Mümtaz Soysal: Misyon

Mümtaz SOYSAL
Haberin Devamı

Faruk Bildirici'nin ‘‘Kuzum Bülent’’ kitabı, ünlü romanların klasik temalarından olan ‘‘babalar ve oğullar’’ konusuna malzeme sayılacak örneklerle dolu. Baba Fahri Bey, bir yandan kamu sahnesine yeni çıkmakta olan oğlunu esirgemeye çalışır, bir yandan cesaretlendirir, bir yandan da ‘‘Bir posta binmişsin, bu post nasıl olsa havalanacak ve seni uçuracaktır’’ diyerek sabırlı olmasını öğütler.

Kendi siyasal yaşamındaki başarısızlığın hıncını oğluyla almak istercesine.

Ama, ilk cumhuriyetçi kuşağın ödün vermez laikliğinden hiç sapmayarak.

Örneğin, ‘‘Bülent’’inin Pazar Postası'nda çıkan imzasız yazıları arasında en beğendiklerinden biri ‘‘İrtica Yoktur’’ başlıklı yazıdır. Fahri Bey'in ‘‘hem düşündürücü, hem eğlendirici’’ bulduğu o yazıda Demokrat Partili bakanlardan Tevfik İleri'nin ilahilerle karşılandığı Konya gezisi anlatılır:

‘‘Sayın Bakan önce doğru camiye gidip cemaatle birlikte öğle namazını kılmış, sonra hükümet meydanında toplanan halka bir hitabede bulunarak memlekette irtica olmadığını belirtmiştir. ‘Var mıdır, varsa söyleyin' demiş, halk hep bir ağızdan, ‘Madem siz yok diyorsunuz, öyleyse yoktur' demiştir. Bunun üzerine Bakan, ‘Görüyor musunuz, siz yok dediğinize göre memlekette irtica yoktur' demiştir.’’

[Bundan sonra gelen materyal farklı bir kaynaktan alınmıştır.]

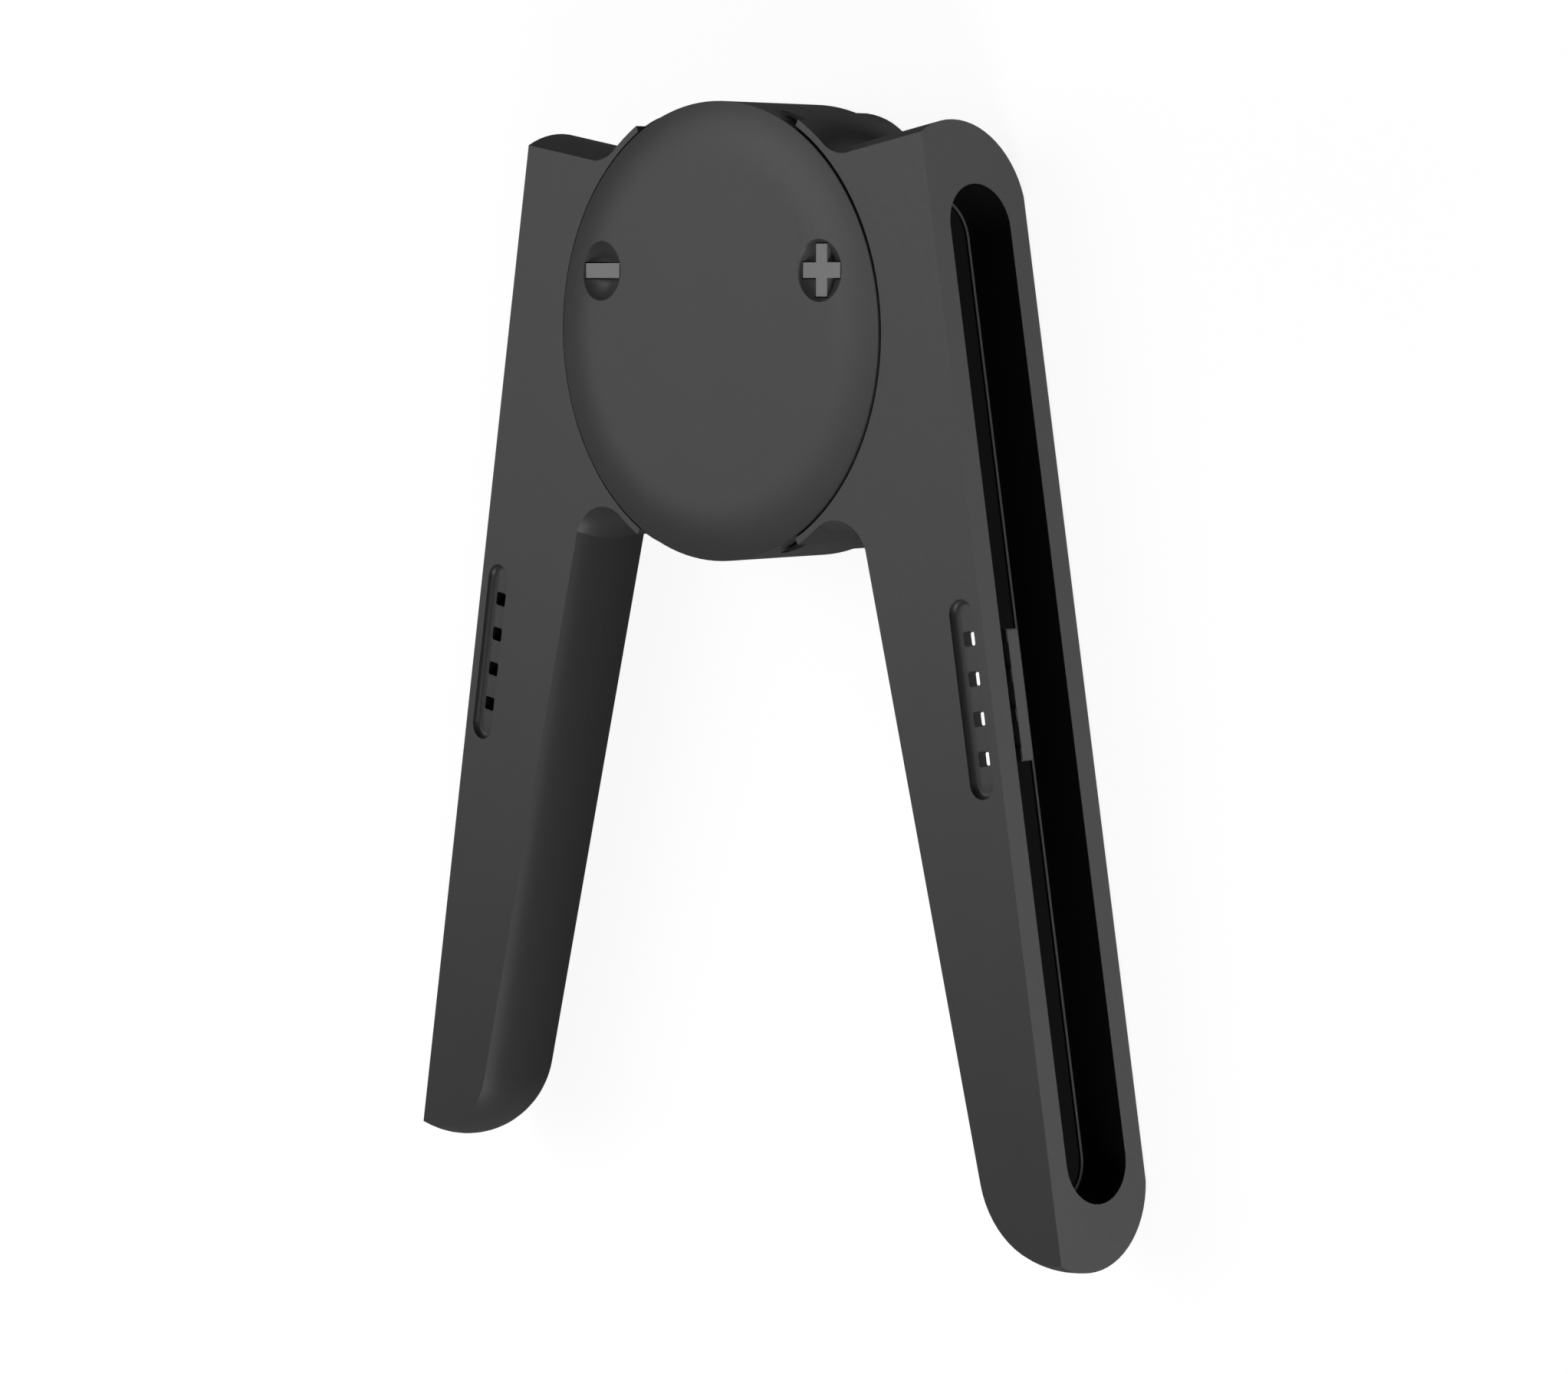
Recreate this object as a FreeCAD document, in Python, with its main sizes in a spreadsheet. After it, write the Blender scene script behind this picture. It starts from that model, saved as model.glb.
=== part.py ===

Şimdilerin Başbakan'ınca Fethullahçılık konusunda edilen sözleri anımsamadan durabilir misiniz?

Dış ülkelerdeki okulları göklere çıkarıp içteki sinsiliğe hoşgörüyle bakmak ne ölçüde doğrudur? Dışta yapılanla içte yapılmak istenen arasında hiç mi bağlantı yok? Başbakan'ın ‘‘bazı çevrelerin eleştirilerini göze alarak çalışmalarını tebrik’’ ettiği okullarda ‘‘duvarlara Atatürk resimlerinin asılması’’, asıl amacın gözlerden saklanışına katılmayı haklı gösterir mi?

Kritik soru budur.

Devletin çeşitli haberalma örgütleri içteki sinsi çalışmaları açığa çıkarmışken, Milli Eğitim Bakanlığı Abdülfettah Şahin takma adıyla yazılıp vaktiyle okullara da dağıtılan kitaplardaki şeriatçılığı ve devrim karşıtlığını fark etmişken, Deniz Kuvvetleri Komutanlığı'ndan emekli Amiral Güven Erkaya görev başında edindiği bilgilere dayanarak Fethullahçılığı ‘‘Türkiye Cumhuriyeti için büyük tehlike’’ sayarken, ‘‘ama, dıştaki okulları çok iyi!’’ demek sinsiliğe katkı değildir de nedir?

Vaktiyle, yalnız Osmanlı Devleti'nin ‘‘dersaadet’’ini değil, en uzak köşelerini, özellikle Doğu ve Güneydoğu vilayetlerini saran misyoner okulları da ‘‘çok iyi’’ydi. Oralardan pek değerli insanların, hatta başbakanların yetişmiş olması, okulların gerisinde yatan amaçları ve hele ‘‘Şark Meselesi’’ndeki rollerini unutmak için yeterli neden midir?

O halde, şimdi sorulması gereken asıl soru şu oluyor: Fethullahçılık, Amerika'nın siyasal amaçları için ‘‘sözde ılımlı Müslümanlığı dünyaya yayma’’ çabasının bir aracı ise, onun bu rolüne sempatiyle bakmanın anlamı nedir?